Много значило еще и то, что наша мать, Мария Митрофановна, была человеком остро чувствующим. И хотя сама она книг не читала в те годы - грамоты не хватало, но проявляла живой интерес к тому, что прочитывалось и являлось предметом обсуждения между сыновьями и отцом. Обсуждения же и беседы возникали у нас всегда, как только в дом попадала какая-то новая книга. Перечислить все произведения, с которыми мы познакомились в детстве, просто невозможно: имена Тургенева, Толстого, Достоевского, Гончарова, Горького, Мамина-Сибиряка, Короленко слышали мы с дошкольного возраста.
Теперь это вряд ли показалось бы чем-то необычным, но в те годы наша семья слыла как бы странной и ходили о нас всякие, подчас язвительные, толки и россказни. И соседям, и родственникам казалось, что случавшиеся у нас материальные затруднения - результат зряшного устремления отца в "грамотные"; "туда же и детей толкает" - осуждающе говорили они.
Период, когда Шура учился у Ивана Ильича в Егорьевской школе, оказался особым в его отроческих исканиях. В том 1922/23 учебном году я не ходил в школу, так же было и в следующем - не послали, не было обуви, не было и необходимой одежды, и учился я возле братьев, дома. И дело шло не так уж плохо: я умел и читать и писать, хотя казалась мне такая учеба нерадостной. Каждый день с нетерпением я ждал прихода Шуры из школы в надежде услышать что-то новое. Помню, как принес он домой вырезанный то ли из какой-то газеты, то ли из книги снимок - портретик человека с глубоким, проницательным взглядом, с окладистой бородой. Я впервые услышал имя Карла Маркса, о котором Шура тогда же поведал, что это великий вождь рабочих и трудящихся всего мира и что Ленин - продолжатель его учения.

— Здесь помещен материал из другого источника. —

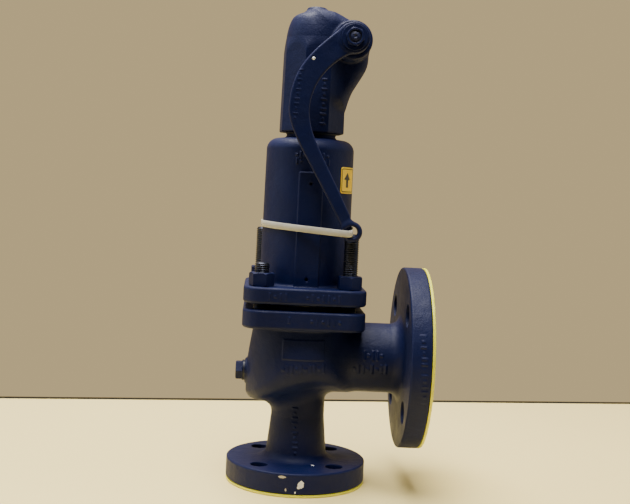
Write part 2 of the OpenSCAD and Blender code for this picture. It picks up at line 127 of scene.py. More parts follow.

Тот маленький газетный портретик Шура пытался как-то пристроить на стене, но без рамки показалось недостойно великого имени, и тогда он решил сделать рамку сам. Выполнить эту затею ему стоило немалых усилий - тяги к мастерству у него не было. Соединить углы ольховых палочек с помощью перочинного ножика долго не удавалось. Однако - не отступал: думал, прикидывал так и эдак и нашел-таки выход: соединил плотницким приемом "вполдерева" и закрепил шпильками. То, что концы несколько выступали, - дела не портило, а что кору он не снял - придавало изделию некоторую оригинальность. И портрет был вложен в рамку и повешен на стене над отцовским местом близ святых образов.